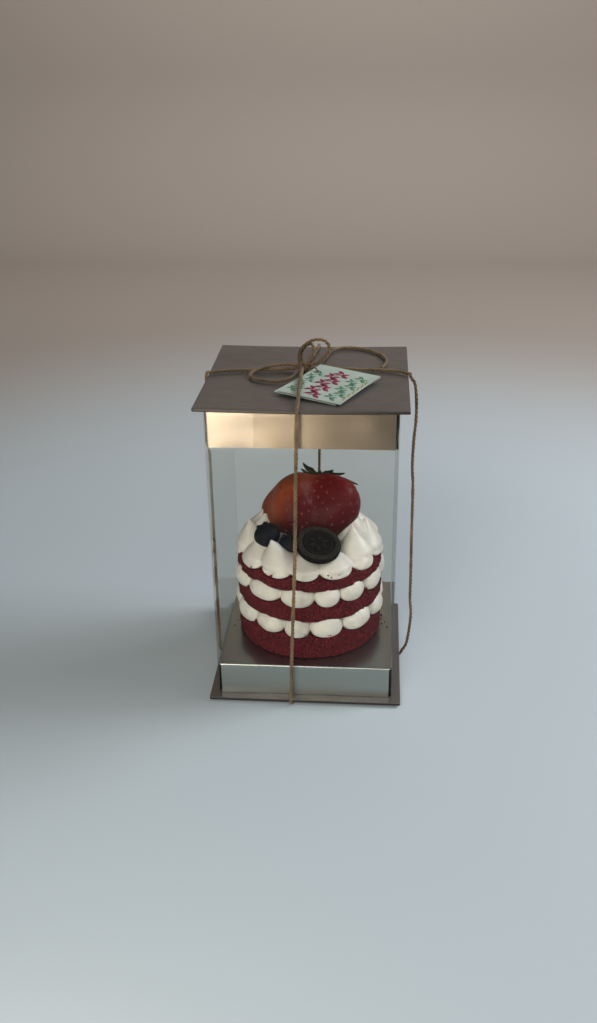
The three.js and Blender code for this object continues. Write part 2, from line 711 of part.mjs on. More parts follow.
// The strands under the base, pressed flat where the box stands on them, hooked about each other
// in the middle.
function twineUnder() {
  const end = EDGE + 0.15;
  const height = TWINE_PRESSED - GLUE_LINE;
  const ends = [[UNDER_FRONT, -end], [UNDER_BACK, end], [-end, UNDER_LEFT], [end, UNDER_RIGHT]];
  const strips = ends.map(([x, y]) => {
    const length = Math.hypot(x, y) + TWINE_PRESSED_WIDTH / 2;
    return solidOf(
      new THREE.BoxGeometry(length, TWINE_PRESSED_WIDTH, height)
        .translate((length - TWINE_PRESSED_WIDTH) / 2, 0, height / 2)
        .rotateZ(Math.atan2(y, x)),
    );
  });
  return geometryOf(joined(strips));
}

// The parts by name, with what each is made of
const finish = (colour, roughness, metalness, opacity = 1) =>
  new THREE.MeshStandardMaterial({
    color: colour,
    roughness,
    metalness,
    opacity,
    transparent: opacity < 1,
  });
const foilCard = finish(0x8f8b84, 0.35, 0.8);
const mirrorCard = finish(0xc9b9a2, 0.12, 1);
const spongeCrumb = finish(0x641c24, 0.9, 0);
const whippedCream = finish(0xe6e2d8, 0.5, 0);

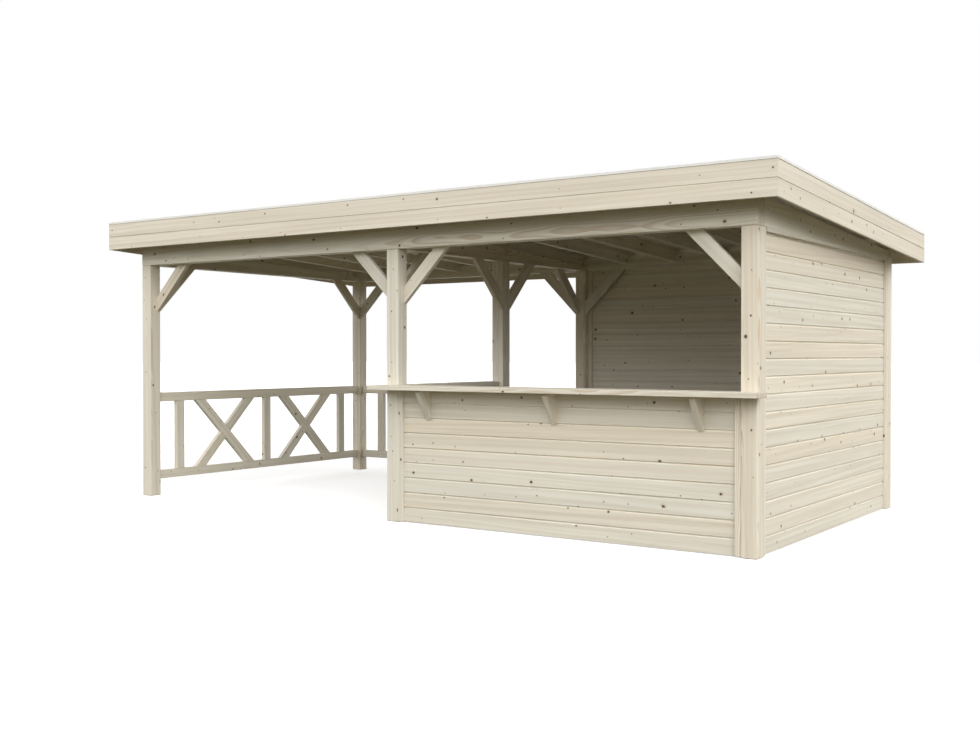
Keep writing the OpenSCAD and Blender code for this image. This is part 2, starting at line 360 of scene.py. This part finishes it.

· · · · · · ·

Identify each line in the entries with the word "Blender" and copy it.

The three.js and Blender code for this object continues. Write part 2, from line 711 of part.mjs on. More parts follow.
Keep writing the OpenSCAD and Blender code for this image. This is part 2, starting at line 360 of scene.py. This part finishes it.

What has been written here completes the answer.